Voorts dient daarbij in aanmerking te worden genomen dat het maximale geluidsniveau van 67 dB(A), gemeten voor de gevel van de woning van eiser de aanbevolen grenswaarde van 70 dB(A) voor de dagperiode al zeer dicht nadert. Daarbij kan worden betrokken dat in voornoemde handreiking ook is gesteld dat geluiden die kortstondig optreden (maximale geluidsniveau’s (Lmax)) in het algemeen als meer hinderlijk ervaren worden naarmate die verder boven het equivalente geluidsbeeld (de achtergrond) uitkomen. Vooralsnog is daarbij aanbevolen 10 dB als maximum verschil aan te houden bij het opstellen van voorschriften.
Voor zover verweerder het nu voorliggende geval vergelijkt met de zaak waarop de uitspraak van de Afdeling van 27 mei 2009 (gepubliceerd op www.rechtspraak.nl onder LJ nummer BI4970) ziet, gaat dit naar het oordeel van de rechtbank reeds niet op omdat in dit geval geen sprake is van een landelijke omgeving die bij uitstek geschikt is voor het hobbymatig houden van hanen, doch een binnen de bebouwde kom gelegen woonbuurt met geschakelde achtertuinen die primair dienen voor gebruik behorend bij de woonfunctie.
8. Gelet op het vorenstaande heeft verweerder een onjuiste invulling gegeven aan artikel 2.4.18 van de APV en heeft verweerder nagelaten ter voorbereiding van het bestreden besluit de nodige kennis omtrent de relevante feiten en de af te wegen belangen te vergaren. Het bestreden besluit komt daarom voor vernietiging in aanmerking wegens strijd met artikel 3:2 van de Algemene wet bestuursrecht. Het beroep is dus gegrond en verweerder zal worden opgedragen opnieuw te beslissen op de bezwaren van eiser met inachtneming van hetgeen hiervoor is overwogen. De rechtbank wijst er op dat daarbij de APV van toepassing is zoals die op dat moment geldt, tenzij het overgangsrecht anders bepaalt.

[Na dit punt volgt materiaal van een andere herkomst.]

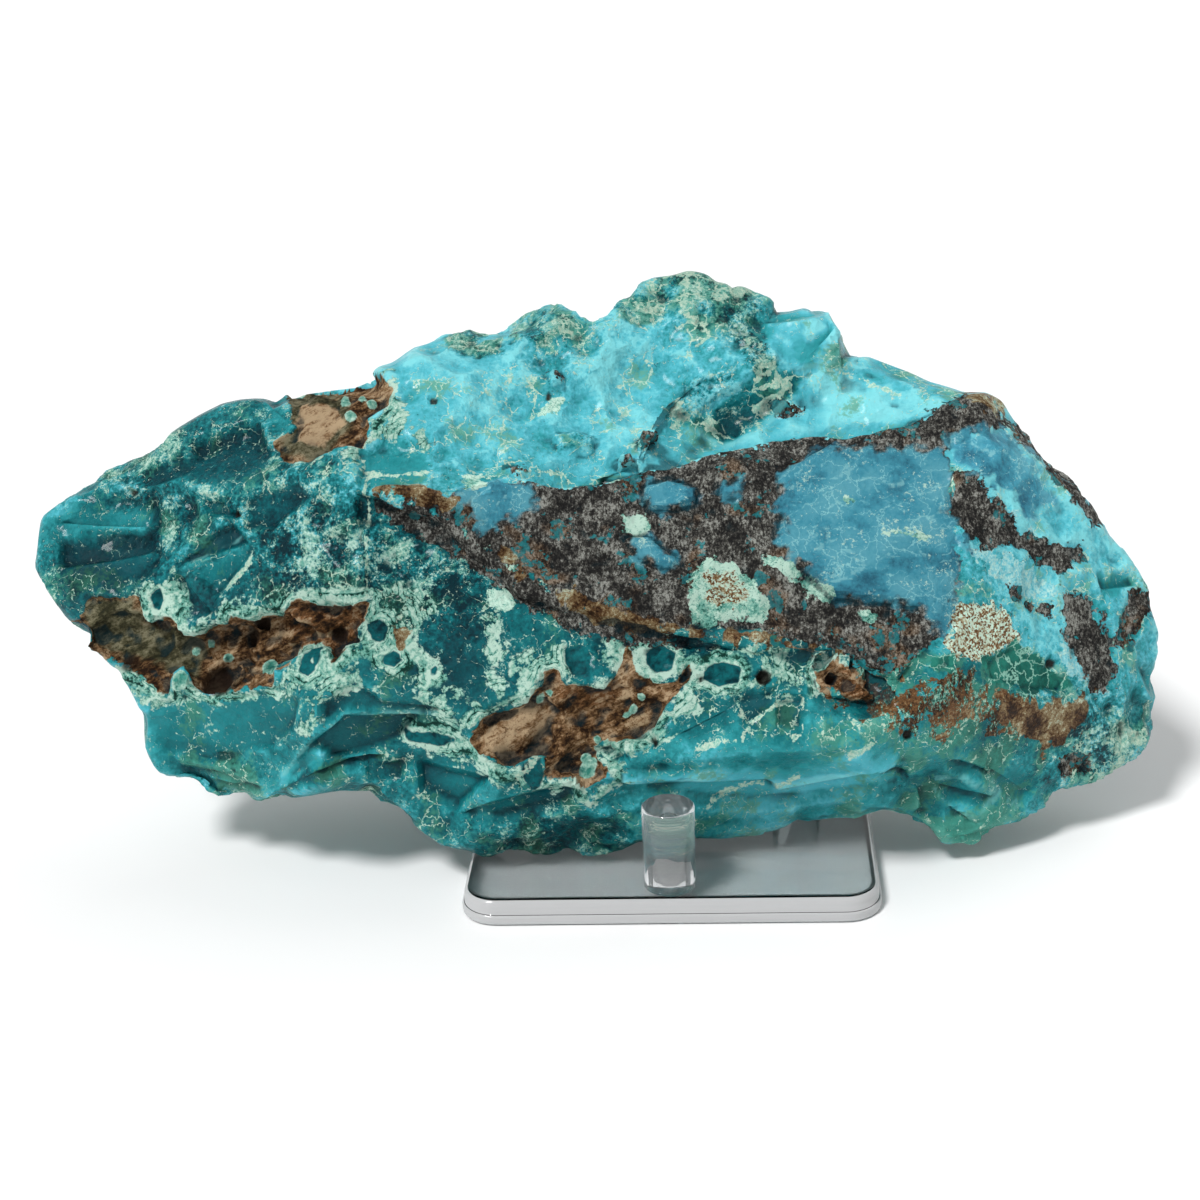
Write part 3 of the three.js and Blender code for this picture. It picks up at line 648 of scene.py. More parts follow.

9. Voor een proceskostenveroordeling ziet de rechtbank geen aanleiding nu niet is gebleken dat eiser voor de behandeling van het beroep kosten heeft gemaakt die op grond van het Besluit proceskosten bestuursrecht voor vergoeding in aanmerking komen. Wel dient het door eiser betaalde griffierecht te worden vergoed.
Beslissing
De rechtbank
- verklaart het beroep gegrond;
- vernietigt het bestreden besluit;
- draagt verweerder op een nieuwe beslissing op het bezwaarschrift van eiser te nemen met inachtneming van hetgeen in deze uitspraak is overwogen;
- bepaalt dat de gemeente Den Helder aan eiser het griffierecht ten bedrage van € 143,00 vergoedt.
Deze uitspraak is gedaan op 8 juli 2009 door mr. P.H. Lauryssen, rechter, in tegenwoordigheid van mr. D.J.H. Best, griffier.
griffier rechter
Tegen deze uitspraak kunnen belanghebbenden - in elk geval de eisende partij - en verweerder hoger beroep instellen. Hoger beroep wordt ingesteld door binnen zes weken na de datum van verzending van deze uitspraak een brief (beroepschrift) en een kopie van deze uitspraak te zenden aan de Afdeling bestuursrechtspraak van de Raad van State, Postbus 20019, 2500 EA Den Haag.